Instructions to follow. Give back the full material, exactly as it reads.

Recorded data.
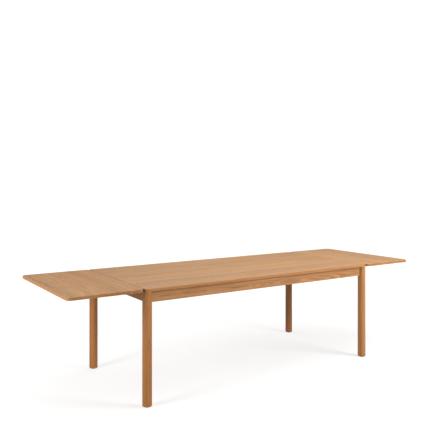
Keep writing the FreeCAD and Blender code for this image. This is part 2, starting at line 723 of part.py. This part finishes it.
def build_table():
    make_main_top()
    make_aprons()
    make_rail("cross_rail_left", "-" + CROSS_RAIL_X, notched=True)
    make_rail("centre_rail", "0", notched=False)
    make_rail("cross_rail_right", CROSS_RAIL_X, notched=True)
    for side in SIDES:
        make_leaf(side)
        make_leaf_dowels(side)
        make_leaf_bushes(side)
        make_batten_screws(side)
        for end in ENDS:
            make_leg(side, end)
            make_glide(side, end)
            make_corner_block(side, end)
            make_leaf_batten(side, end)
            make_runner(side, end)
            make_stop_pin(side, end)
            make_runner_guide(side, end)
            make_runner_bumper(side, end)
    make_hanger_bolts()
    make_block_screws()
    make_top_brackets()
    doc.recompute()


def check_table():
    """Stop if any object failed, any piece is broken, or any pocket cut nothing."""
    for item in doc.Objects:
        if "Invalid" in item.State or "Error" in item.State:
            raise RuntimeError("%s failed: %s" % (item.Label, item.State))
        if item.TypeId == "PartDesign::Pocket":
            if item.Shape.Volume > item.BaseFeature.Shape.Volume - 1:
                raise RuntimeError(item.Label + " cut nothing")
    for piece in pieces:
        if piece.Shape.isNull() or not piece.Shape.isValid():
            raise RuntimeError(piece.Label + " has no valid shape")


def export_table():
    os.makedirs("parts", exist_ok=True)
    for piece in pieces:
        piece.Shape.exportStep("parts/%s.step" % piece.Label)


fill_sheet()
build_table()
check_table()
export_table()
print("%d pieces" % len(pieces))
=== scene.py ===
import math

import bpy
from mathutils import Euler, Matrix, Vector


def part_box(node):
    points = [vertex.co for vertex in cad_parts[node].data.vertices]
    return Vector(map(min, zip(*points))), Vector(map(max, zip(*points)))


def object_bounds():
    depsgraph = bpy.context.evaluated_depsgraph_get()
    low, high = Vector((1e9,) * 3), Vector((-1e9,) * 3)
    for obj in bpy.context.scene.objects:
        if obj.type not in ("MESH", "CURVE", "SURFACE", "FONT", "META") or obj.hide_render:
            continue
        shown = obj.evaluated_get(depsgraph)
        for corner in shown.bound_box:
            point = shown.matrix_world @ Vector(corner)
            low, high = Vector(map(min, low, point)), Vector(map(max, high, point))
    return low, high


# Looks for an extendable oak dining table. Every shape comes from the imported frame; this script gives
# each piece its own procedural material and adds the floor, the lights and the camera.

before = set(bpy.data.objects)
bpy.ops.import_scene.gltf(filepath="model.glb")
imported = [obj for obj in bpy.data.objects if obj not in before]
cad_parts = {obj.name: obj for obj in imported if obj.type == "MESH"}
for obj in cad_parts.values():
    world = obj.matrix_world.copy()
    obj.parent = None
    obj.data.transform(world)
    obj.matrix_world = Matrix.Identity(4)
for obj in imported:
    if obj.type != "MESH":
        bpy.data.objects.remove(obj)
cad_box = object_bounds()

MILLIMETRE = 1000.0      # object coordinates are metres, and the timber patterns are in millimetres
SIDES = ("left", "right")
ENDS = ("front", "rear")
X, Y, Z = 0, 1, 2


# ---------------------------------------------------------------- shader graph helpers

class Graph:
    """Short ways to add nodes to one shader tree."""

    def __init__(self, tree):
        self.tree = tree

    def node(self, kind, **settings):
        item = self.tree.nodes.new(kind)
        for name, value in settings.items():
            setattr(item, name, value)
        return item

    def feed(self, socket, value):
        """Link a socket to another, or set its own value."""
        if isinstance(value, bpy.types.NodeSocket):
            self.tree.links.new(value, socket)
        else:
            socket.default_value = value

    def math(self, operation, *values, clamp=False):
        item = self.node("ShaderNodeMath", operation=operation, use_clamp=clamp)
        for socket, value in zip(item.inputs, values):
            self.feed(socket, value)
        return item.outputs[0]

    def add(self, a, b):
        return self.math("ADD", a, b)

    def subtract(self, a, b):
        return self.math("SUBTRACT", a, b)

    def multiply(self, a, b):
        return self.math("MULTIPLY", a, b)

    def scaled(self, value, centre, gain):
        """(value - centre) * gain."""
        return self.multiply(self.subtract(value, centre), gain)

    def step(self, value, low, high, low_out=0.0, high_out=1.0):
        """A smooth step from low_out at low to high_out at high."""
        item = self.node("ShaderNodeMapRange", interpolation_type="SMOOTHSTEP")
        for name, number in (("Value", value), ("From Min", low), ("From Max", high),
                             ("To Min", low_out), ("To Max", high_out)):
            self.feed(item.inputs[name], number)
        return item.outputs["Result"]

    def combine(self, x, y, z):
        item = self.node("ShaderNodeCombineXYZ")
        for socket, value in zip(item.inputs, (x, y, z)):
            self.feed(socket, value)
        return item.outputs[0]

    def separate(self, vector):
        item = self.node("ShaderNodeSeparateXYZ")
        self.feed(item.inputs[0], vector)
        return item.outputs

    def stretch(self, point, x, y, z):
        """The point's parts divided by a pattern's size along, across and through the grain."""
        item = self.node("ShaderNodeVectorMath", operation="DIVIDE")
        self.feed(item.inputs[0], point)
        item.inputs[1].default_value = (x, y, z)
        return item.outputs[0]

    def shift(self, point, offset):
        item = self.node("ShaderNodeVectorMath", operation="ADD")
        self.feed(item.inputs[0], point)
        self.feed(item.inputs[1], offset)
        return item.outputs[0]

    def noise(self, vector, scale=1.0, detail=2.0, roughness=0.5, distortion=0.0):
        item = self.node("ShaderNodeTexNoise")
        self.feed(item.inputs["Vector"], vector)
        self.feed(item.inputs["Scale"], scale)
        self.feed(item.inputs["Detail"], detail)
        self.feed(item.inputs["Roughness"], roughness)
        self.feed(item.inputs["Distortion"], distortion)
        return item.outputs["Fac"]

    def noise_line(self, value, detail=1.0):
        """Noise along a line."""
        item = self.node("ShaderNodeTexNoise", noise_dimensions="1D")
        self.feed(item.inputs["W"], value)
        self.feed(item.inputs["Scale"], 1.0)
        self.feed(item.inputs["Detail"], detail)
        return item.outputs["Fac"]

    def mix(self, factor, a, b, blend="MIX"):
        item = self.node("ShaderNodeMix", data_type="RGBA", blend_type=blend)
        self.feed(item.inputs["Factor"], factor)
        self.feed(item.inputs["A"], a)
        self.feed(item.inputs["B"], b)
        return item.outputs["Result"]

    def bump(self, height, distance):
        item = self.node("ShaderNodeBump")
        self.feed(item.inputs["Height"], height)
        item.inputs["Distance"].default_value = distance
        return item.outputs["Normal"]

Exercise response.
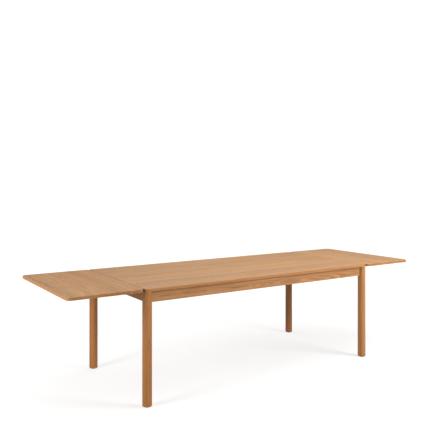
Keep writing the FreeCAD and Blender code for this image. This is part 2, starting at line 723 of part.py. This part finishes it.
def build_table():
    make_main_top()
    make_aprons()
    make_rail("cross_rail_left", "-" + CROSS_RAIL_X, notched=True)
    make_rail("centre_rail", "0", notched=False)
    make_rail("cross_rail_right", CROSS_RAIL_X, notched=True)
    for side in SIDES:
        make_leaf(side)
        make_leaf_dowels(side)
        make_leaf_bushes(side)
        make_batten_screws(side)
        for end in ENDS:
            make_leg(side, end)
            make_glide(side, end)
            make_corner_block(side, end)
            make_leaf_batten(side, end)
            make_runner(side, end)
            make_stop_pin(side, end)
            make_runner_guide(side, end)
            make_runner_bumper(side, end)
    make_hanger_bolts()
    make_block_screws()
    make_top_brackets()
    doc.recompute()


def check_table():
    """Stop if any object failed, any piece is broken, or any pocket cut nothing."""
    for item in doc.Objects:
        if "Invalid" in item.State or "Error" in item.State:
            raise RuntimeError("%s failed: %s" % (item.Label, item.State))
        if item.TypeId == "PartDesign::Pocket":
            if item.Shape.Volume > item.BaseFeature.Shape.Volume - 1:
                raise RuntimeError(item.Label + " cut nothing")
    for piece in pieces:
        if piece.Shape.isNull() or not piece.Shape.isValid():
            raise RuntimeError(piece.Label + " has no valid shape")


def export_table():
    os.makedirs("parts", exist_ok=True)
    for piece in pieces:
        piece.Shape.exportStep("parts/%s.step" % piece.Label)


fill_sheet()
build_table()
check_table()
export_table()
print("%d pieces" % len(pieces))
=== scene.py ===
import math

import bpy
from mathutils import Euler, Matrix, Vector


def part_box(node):
    points = [vertex.co for vertex in cad_parts[node].data.vertices]
    return Vector(map(min, zip(*points))), Vector(map(max, zip(*points)))


def object_bounds():
    depsgraph = bpy.context.evaluated_depsgraph_get()
    low, high = Vector((1e9,) * 3), Vector((-1e9,) * 3)
    for obj in bpy.context.scene.objects:
        if obj.type not in ("MESH", "CURVE", "SURFACE", "FONT", "META") or obj.hide_render:
            continue
        shown = obj.evaluated_get(depsgraph)
        for corner in shown.bound_box:
            point = shown.matrix_world @ Vector(corner)
            low, high = Vector(map(min, low, point)), Vector(map(max, high, point))
    return low, high


# Looks for an extendable oak dining table. Every shape comes from the imported frame; this script gives
# each piece its own procedural material and adds the floor, the lights and the camera.

before = set(bpy.data.objects)
bpy.ops.import_scene.gltf(filepath="model.glb")
imported = [obj for obj in bpy.data.objects if obj not in before]
cad_parts = {obj.name: obj for obj in imported if obj.type == "MESH"}
for obj in cad_parts.values():
    world = obj.matrix_world.copy()
    obj.parent = None
    obj.data.transform(world)
    obj.matrix_world = Matrix.Identity(4)
for obj in imported:
    if obj.type != "MESH":
        bpy.data.objects.remove(obj)
cad_box = object_bounds()

MILLIMETRE = 1000.0      # object coordinates are metres, and the timber patterns are in millimetres
SIDES = ("left", "right")
ENDS = ("front", "rear")
X, Y, Z = 0, 1, 2


# ---------------------------------------------------------------- shader graph helpers

class Graph:
    """Short ways to add nodes to one shader tree."""

    def __init__(self, tree):
        self.tree = tree

    def node(self, kind, **settings):
        item = self.tree.nodes.new(kind)
        for name, value in settings.items():
            setattr(item, name, value)
        return item

    def feed(self, socket, value):
        """Link a socket to another, or set its own value."""
        if isinstance(value, bpy.types.NodeSocket):
            self.tree.links.new(value, socket)
        else:
            socket.default_value = value

    def math(self, operation, *values, clamp=False):
        item = self.node("ShaderNodeMath", operation=operation, use_clamp=clamp)
        for socket, value in zip(item.inputs, values):
            self.feed(socket, value)
        return item.outputs[0]

    def add(self, a, b):
        return self.math("ADD", a, b)

    def subtract(self, a, b):
        return self.math("SUBTRACT", a, b)

    def multiply(self, a, b):
        return self.math("MULTIPLY", a, b)

    def scaled(self, value, centre, gain):
        """(value - centre) * gain."""
        return self.multiply(self.subtract(value, centre), gain)

    def step(self, value, low, high, low_out=0.0, high_out=1.0):
        """A smooth step from low_out at low to high_out at high."""
        item = self.node("ShaderNodeMapRange", interpolation_type="SMOOTHSTEP")
        for name, number in (("Value", value), ("From Min", low), ("From Max", high),
                             ("To Min", low_out), ("To Max", high_out)):
            self.feed(item.inputs[name], number)
        return item.outputs["Result"]

    def combine(self, x, y, z):
        item = self.node("ShaderNodeCombineXYZ")
        for socket, value in zip(item.inputs, (x, y, z)):
            self.feed(socket, value)
        return item.outputs[0]

    def separate(self, vector):
        item = self.node("ShaderNodeSeparateXYZ")
        self.feed(item.inputs[0], vector)
        return item.outputs

    def stretch(self, point, x, y, z):
        """The point's parts divided by a pattern's size along, across and through the grain."""
        item = self.node("ShaderNodeVectorMath", operation="DIVIDE")
        self.feed(item.inputs[0], point)
        item.inputs[1].default_value = (x, y, z)
        return item.outputs[0]

    def shift(self, point, offset):
        item = self.node("ShaderNodeVectorMath", operation="ADD")
        self.feed(item.inputs[0], point)
        self.feed(item.inputs[1], offset)
        return item.outputs[0]

    def noise(self, vector, scale=1.0, detail=2.0, roughness=0.5, distortion=0.0):
        item = self.node("ShaderNodeTexNoise")
        self.feed(item.inputs["Vector"], vector)
        self.feed(item.inputs["Scale"], scale)
        self.feed(item.inputs["Detail"], detail)
        self.feed(item.inputs["Roughness"], roughness)
        self.feed(item.inputs["Distortion"], distortion)
        return item.outputs["Fac"]

    def noise_line(self, value, detail=1.0):
        """Noise along a line."""
        item = self.node("ShaderNodeTexNoise", noise_dimensions="1D")
        self.feed(item.inputs["W"], value)
        self.feed(item.inputs["Scale"], 1.0)
        self.feed(item.inputs["Detail"], detail)
        return item.outputs["Fac"]

    def mix(self, factor, a, b, blend="MIX"):
        item = self.node("ShaderNodeMix", data_type="RGBA", blend_type=blend)
        self.feed(item.inputs["Factor"], factor)
        self.feed(item.inputs["A"], a)
        self.feed(item.inputs["B"], b)
        return item.outputs["Result"]

    def bump(self, height, distance):
        item = self.node("ShaderNodeBump")
        self.feed(item.inputs["Height"], height)
        item.inputs["Distance"].default_value = distance
        return item.outputs["Normal"]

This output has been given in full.